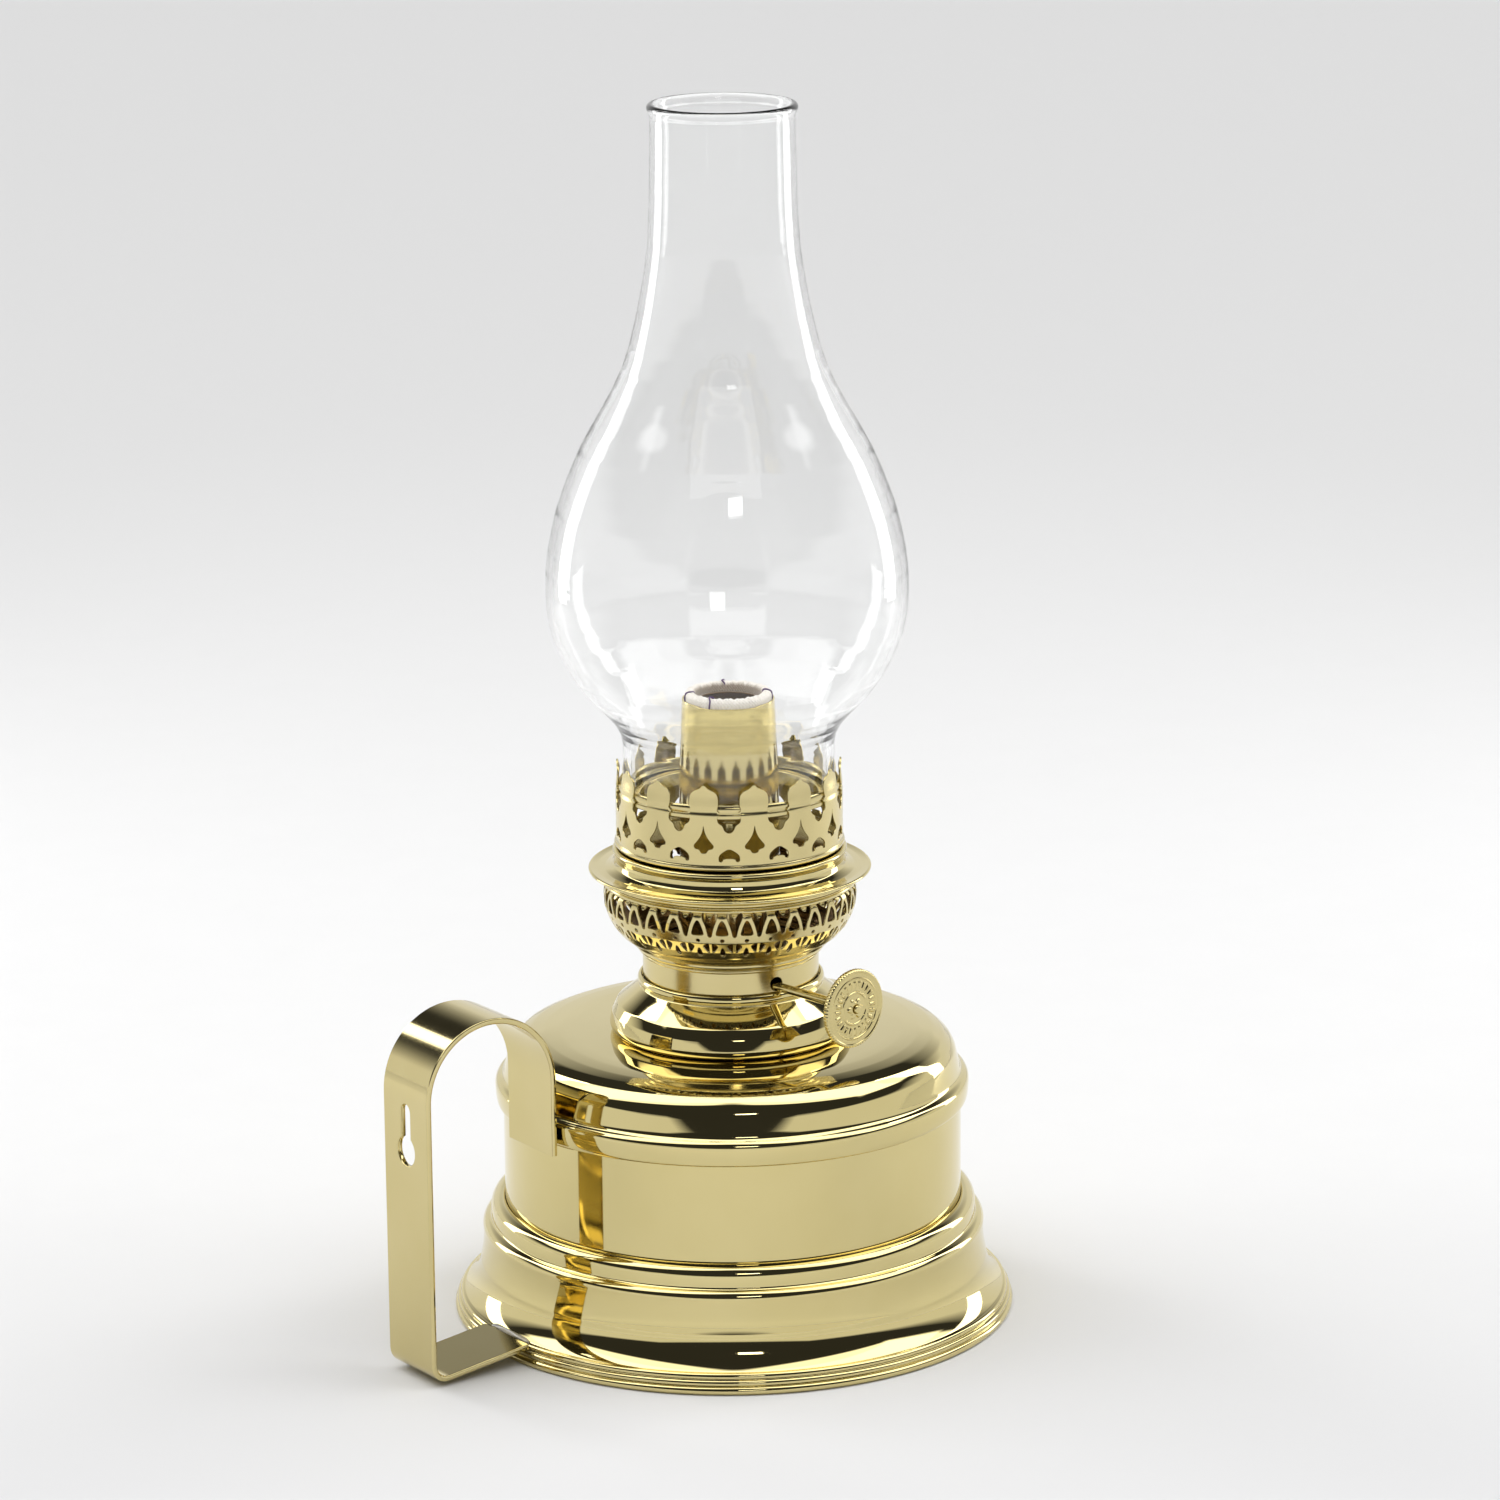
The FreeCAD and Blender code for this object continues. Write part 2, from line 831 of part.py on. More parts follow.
def wick():
    """The cotton wick: a tube with a slit for the air duct and the shaft, and two tails."""
    wide = size("wick_outer")
    narrow = size("wick_inner")
    top = size("wick_top")
    low = size("wick_tail")
    side = size("duct_side")
    body = turned("wick", [
        (wide, low),
        (wide, top - 0.6),
        (wide - 0.6, top),
        (narrow + 0.6, top),
        (narrow, top - 0.6),
        (narrow, low),
    ])
    half = size("duct_half") + 1.0
    slit = [
        (half - side, low - 1.0),
        (half - side, size("duct_high") + 11.0),
        (-half - side, size("duct_high") + 11.0),
        (-half - side, low - 1.0),
    ]
    pocket(body, "wick_slit", [slit], 20.0)
    gap = [
        (6.0, low - 1.0),
        (6.0, size("tube_bottom") - 4.0),
        (-6.0, size("tube_bottom") - 4.0),
        (-6.0, low - 1.0),
    ]
    pocket(body, "wick_tails", [gap], 40.0, lift=-20.0)
    return body


# ---------------------------------------------------------------- crown and chimney

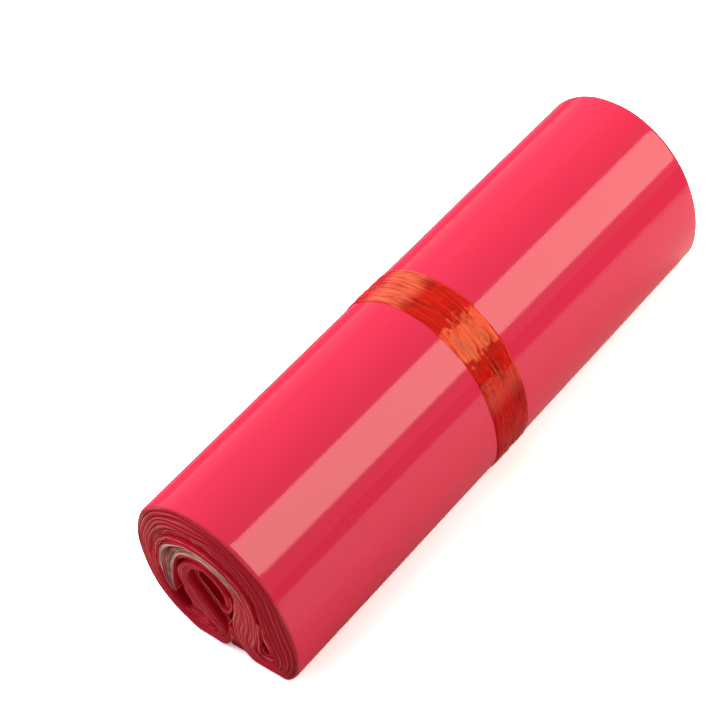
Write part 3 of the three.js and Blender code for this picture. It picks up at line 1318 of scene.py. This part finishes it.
@dataclass
class WrapSheet:
    """A sheet around the roll's outer face, given by a height above that face at each place."""

    route: Route
    first: float
    last: float
    step: float

    def line(self) -> tuple[np.ndarray, np.ndarray, np.ndarray]:
        """The roll's outer face with its corners rounded.

        Returns:
            Its points, its unit normals and how far along each point lies.
        """
        places, _ = self.route.evenly(self.first, self.last, 0.5)
        points = self.route.face(places, 0.0)
        for _ in range(10):
            points[1:-1] = points[1:-1] * 0.5 + (points[:-2] + points[2:]) * 0.25
        run = run_along(points)
        steps = np.linspace(0.0, run[-1], round(run[-1] / self.step) + 1)
        points = respaced(points, run, steps)
        points[:, 1] = np.maximum(points[:, 1], 0.0)
        return points, unit_normals(np.gradient(points, axis=0)), steps

    def shell(
        self,
        lengths: np.ndarray,
        lift: Callable[[np.ndarray, float, np.ndarray], np.ndarray],
        reach: Callable[[np.ndarray, float], np.ndarray],
        thickness: float,
    ) -> bmesh.types.BMesh:
        """A closed thin sheet that follows the roll's outer face.

        Args:
            lengths: Where its columns lie along the roll, in millimetres.
            lift: The height of its outer side, from run, length and up.
            reach: Where a column really lies, from run and length.
            thickness: How thick it is.

        Returns:
            The mesh.
        """
        points, normals, run = self.line()
        rows, columns = len(run) - 1, len(lengths) - 1
        heights = [lift(run, float(x), points[:, 1]) for x in lengths]
        ends = [reach(run, float(x)) for x in lengths]

        def place(row: int, column: int, depth: float) -> Vector:
            across, up = points[row] + normals[row] * (heights[column][row] - depth)
            return row_point(float(across), max(float(up), depth), float(ends[column][row]))

        mesh = bmesh.new()
        row_layer = mesh.verts.layers.int.new("row")
        column_layer = mesh.verts.layers.int.new("column")
        map_layer = mesh.loops.layers.uv.new(SECTION_MAP)
        grid = bmesh.ops.create_grid(mesh, x_segments=rows, y_segments=columns, size=0.5)
        for vert in grid["verts"]:
            row, column = round((vert.co.x + 0.5) * rows), round((vert.co.y + 0.5) * columns)
            vert[row_layer], vert[column_layer] = row, column
            vert.co = place(row, column, 0.0)
        outer = list(mesh.faces)
        grown = bmesh.ops.extrude_face_region(mesh, geom=outer, use_keep_orig=True)["geom"]
        for vert in parts_of(grown, bmesh.types.BMVert):
            vert.co = place(vert[row_layer], vert[column_layer], thickness)
        broad = set(outer) | set(parts_of(grown, bmesh.types.BMFace))
        bmesh.ops.recalc_face_normals(mesh, faces=list(mesh.faces))
        for face in mesh.faces:
            face.smooth = face in broad
            face.material_index = int(face not in broad)
            for loop in face.loops:
                loop[map_layer].uv = (run[loop.vert[row_layer]] * MM, loop.vert.co.x)
        crease(mesh)
        return mesh


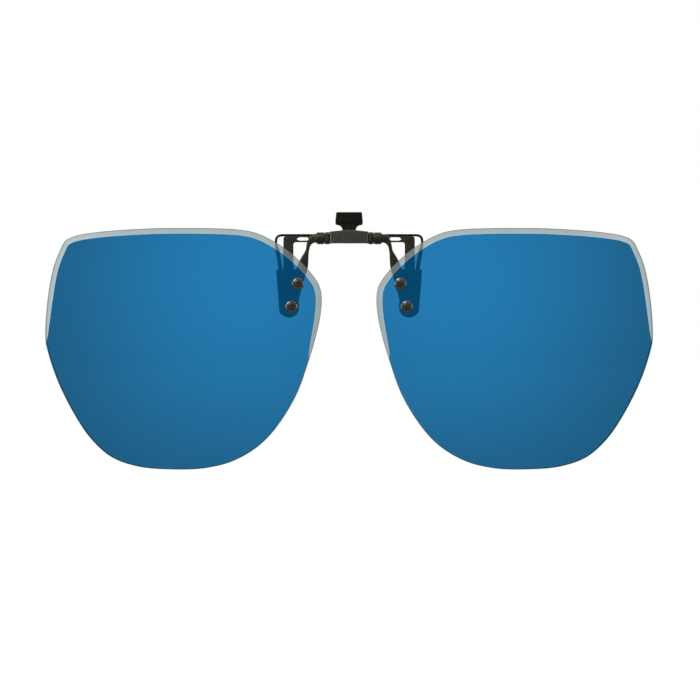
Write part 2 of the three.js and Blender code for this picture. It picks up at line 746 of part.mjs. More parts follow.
·····
**Short exercise**
Your output shall consist solely of the lines from the line with "Write part 3" to the line with "return points, unit_normals(np.gradient(points, axis=0)), steps", reproduced exactly, both ends included.

**Written answer**
Write part 3 of the three.js and Blender code for this picture. It picks up at line 1318 of scene.py. This part finishes it.
@dataclass
class WrapSheet:
    """A sheet around the roll's outer face, given by a height above that face at each place."""

    route: Route
    first: float
    last: float
    step: float

    def line(self) -> tuple[np.ndarray, np.ndarray, np.ndarray]:
        """The roll's outer face with its corners rounded.

        Returns:
            Its points, its unit normals and how far along each point lies.
        """
        places, _ = self.route.evenly(self.first, self.last, 0.5)
        points = self.route.face(places, 0.0)
        for _ in range(10):
            points[1:-1] = points[1:-1] * 0.5 + (points[:-2] + points[2:]) * 0.25
        run = run_along(points)
        steps = np.linspace(0.0, run[-1], round(run[-1] / self.step) + 1)
        points = respaced(points, run, steps)
        points[:, 1] = np.maximum(points[:, 1], 0.0)
        return points, unit_normals(np.gradient(points, axis=0)), steps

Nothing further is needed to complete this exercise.